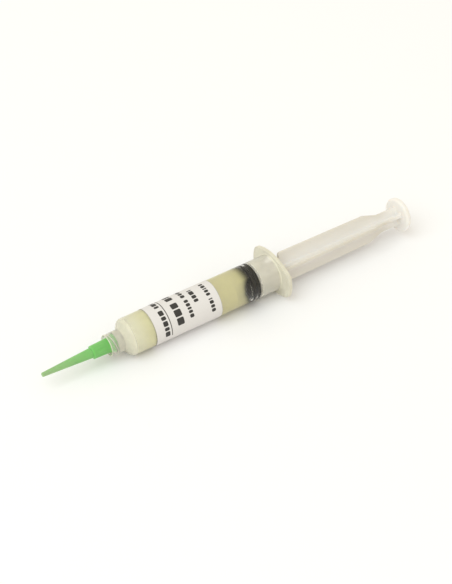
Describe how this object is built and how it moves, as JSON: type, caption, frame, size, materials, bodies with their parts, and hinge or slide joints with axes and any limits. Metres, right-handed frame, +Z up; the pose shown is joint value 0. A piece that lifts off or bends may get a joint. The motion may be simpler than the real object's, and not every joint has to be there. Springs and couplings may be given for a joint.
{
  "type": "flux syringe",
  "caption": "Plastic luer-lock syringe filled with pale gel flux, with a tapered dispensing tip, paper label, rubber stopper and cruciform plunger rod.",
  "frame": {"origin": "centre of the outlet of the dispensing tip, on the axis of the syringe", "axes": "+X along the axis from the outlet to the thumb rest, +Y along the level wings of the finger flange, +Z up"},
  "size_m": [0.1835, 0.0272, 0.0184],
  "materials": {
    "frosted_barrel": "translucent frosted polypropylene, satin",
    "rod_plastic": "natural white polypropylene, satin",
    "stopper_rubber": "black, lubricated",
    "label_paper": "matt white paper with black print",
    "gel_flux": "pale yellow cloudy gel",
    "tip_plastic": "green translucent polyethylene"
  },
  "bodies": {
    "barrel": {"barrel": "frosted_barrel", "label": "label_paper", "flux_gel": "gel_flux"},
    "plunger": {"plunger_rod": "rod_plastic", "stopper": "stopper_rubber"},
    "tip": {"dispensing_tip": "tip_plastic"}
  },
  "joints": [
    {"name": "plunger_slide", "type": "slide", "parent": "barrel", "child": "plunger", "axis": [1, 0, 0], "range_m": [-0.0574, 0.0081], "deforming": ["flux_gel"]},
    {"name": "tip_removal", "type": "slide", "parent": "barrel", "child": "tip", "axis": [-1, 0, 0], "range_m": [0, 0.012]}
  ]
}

== == ==

• _Instructions for the task_
Print out the whole listing exactly as it appears.

• _Output of the exercise_
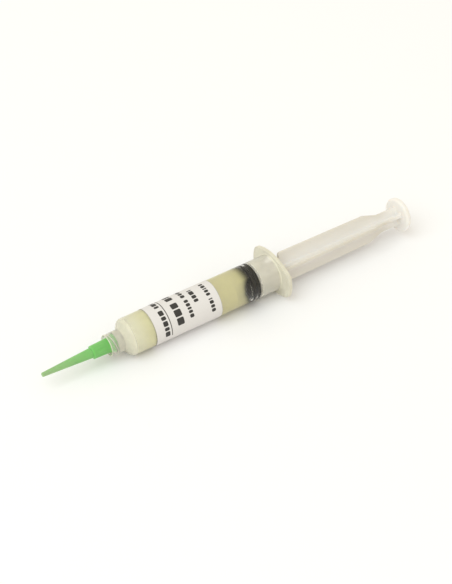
Describe how this object is built and how it moves, as JSON: type, caption, frame, size, materials, bodies with their parts, and hinge or slide joints with axes and any limits. Metres, right-handed frame, +Z up; the pose shown is joint value 0. A piece that lifts off or bends may get a joint. The motion may be simpler than the real object's, and not every joint has to be there. Springs and couplings may be given for a joint.
{
  "type": "flux syringe",
  "caption": "Plastic luer-lock syringe filled with pale gel flux, with a tapered dispensing tip, paper label, rubber stopper and cruciform plunger rod.",
  "frame": {"origin": "centre of the outlet of the dispensing tip, on the axis of the syringe", "axes": "+X along the axis from the outlet to the thumb rest, +Y along the level wings of the finger flange, +Z up"},
  "size_m": [0.1835, 0.0272, 0.0184],
  "materials": {
    "frosted_barrel": "translucent frosted polypropylene, satin",
    "rod_plastic": "natural white polypropylene, satin",
    "stopper_rubber": "black, lubricated",
    "label_paper": "matt white paper with black print",
    "gel_flux": "pale yellow cloudy gel",
    "tip_plastic": "green translucent polyethylene"
  },
  "bodies": {
    "barrel": {"barrel": "frosted_barrel", "label": "label_paper", "flux_gel": "gel_flux"},
    "plunger": {"plunger_rod": "rod_plastic", "stopper": "stopper_rubber"},
    "tip": {"dispensing_tip": "tip_plastic"}
  },
  "joints": [
    {"name": "plunger_slide", "type": "slide", "parent": "barrel", "child": "plunger", "axis": [1, 0, 0], "range_m": [-0.0574, 0.0081], "deforming": ["flux_gel"]},
    {"name": "tip_removal", "type": "slide", "parent": "barrel", "child": "tip", "axis": [-1, 0, 0], "range_m": [0, 0.012]}
  ]
}